::: Supplied data :::
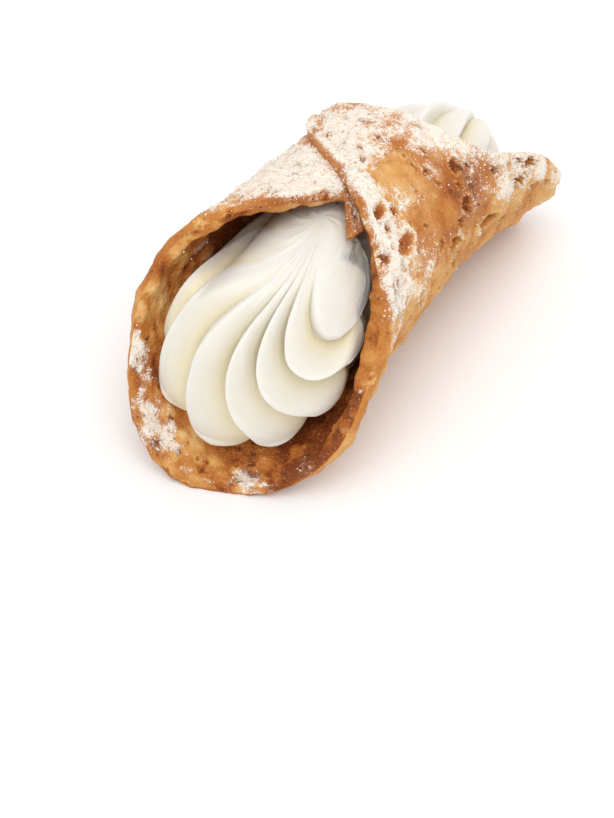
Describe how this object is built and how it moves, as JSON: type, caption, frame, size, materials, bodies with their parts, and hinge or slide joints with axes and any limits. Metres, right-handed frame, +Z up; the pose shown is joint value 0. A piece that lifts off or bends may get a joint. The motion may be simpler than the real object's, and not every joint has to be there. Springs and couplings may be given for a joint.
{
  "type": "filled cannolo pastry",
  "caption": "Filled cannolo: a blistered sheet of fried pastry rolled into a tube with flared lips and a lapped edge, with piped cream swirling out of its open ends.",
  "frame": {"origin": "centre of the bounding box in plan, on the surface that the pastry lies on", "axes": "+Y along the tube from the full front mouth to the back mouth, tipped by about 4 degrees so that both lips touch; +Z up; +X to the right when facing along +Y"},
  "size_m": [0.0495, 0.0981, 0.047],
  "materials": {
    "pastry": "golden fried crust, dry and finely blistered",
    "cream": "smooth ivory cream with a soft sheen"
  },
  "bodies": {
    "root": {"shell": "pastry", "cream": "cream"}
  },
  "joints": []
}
:::
--- What is being asked ---
Copy every line of the material, please, keeping it exactly the same.

--- Result below ---
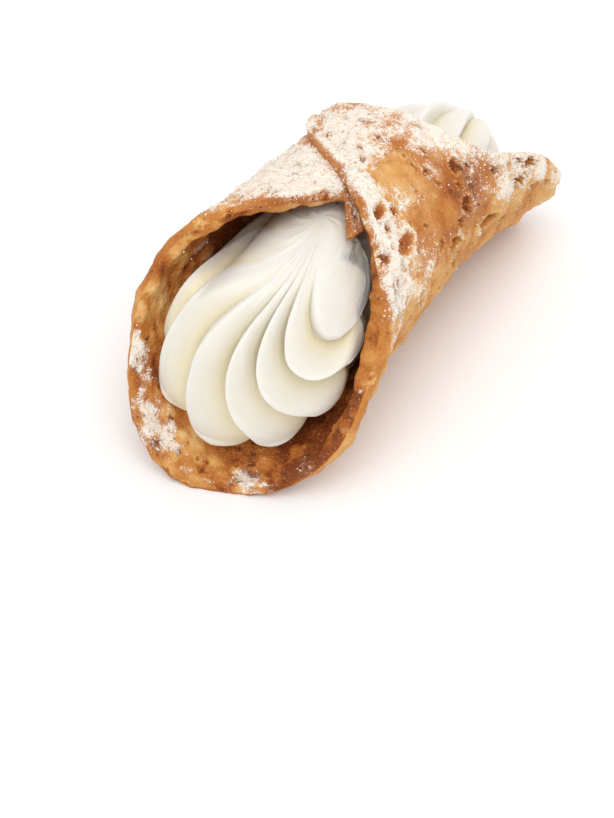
Describe how this object is built and how it moves, as JSON: type, caption, frame, size, materials, bodies with their parts, and hinge or slide joints with axes and any limits. Metres, right-handed frame, +Z up; the pose shown is joint value 0. A piece that lifts off or bends may get a joint. The motion may be simpler than the real object's, and not every joint has to be there. Springs and couplings may be given for a joint.
{
  "type": "filled cannolo pastry",
  "caption": "Filled cannolo: a blistered sheet of fried pastry rolled into a tube with flared lips and a lapped edge, with piped cream swirling out of its open ends.",
  "frame": {"origin": "centre of the bounding box in plan, on the surface that the pastry lies on", "axes": "+Y along the tube from the full front mouth to the back mouth, tipped by about 4 degrees so that both lips touch; +Z up; +X to the right when facing along +Y"},
  "size_m": [0.0495, 0.0981, 0.047],
  "materials": {
    "pastry": "golden fried crust, dry and finely blistered",
    "cream": "smooth ivory cream with a soft sheen"
  },
  "bodies": {
    "root": {"shell": "pastry", "cream": "cream"}
  },
  "joints": []
}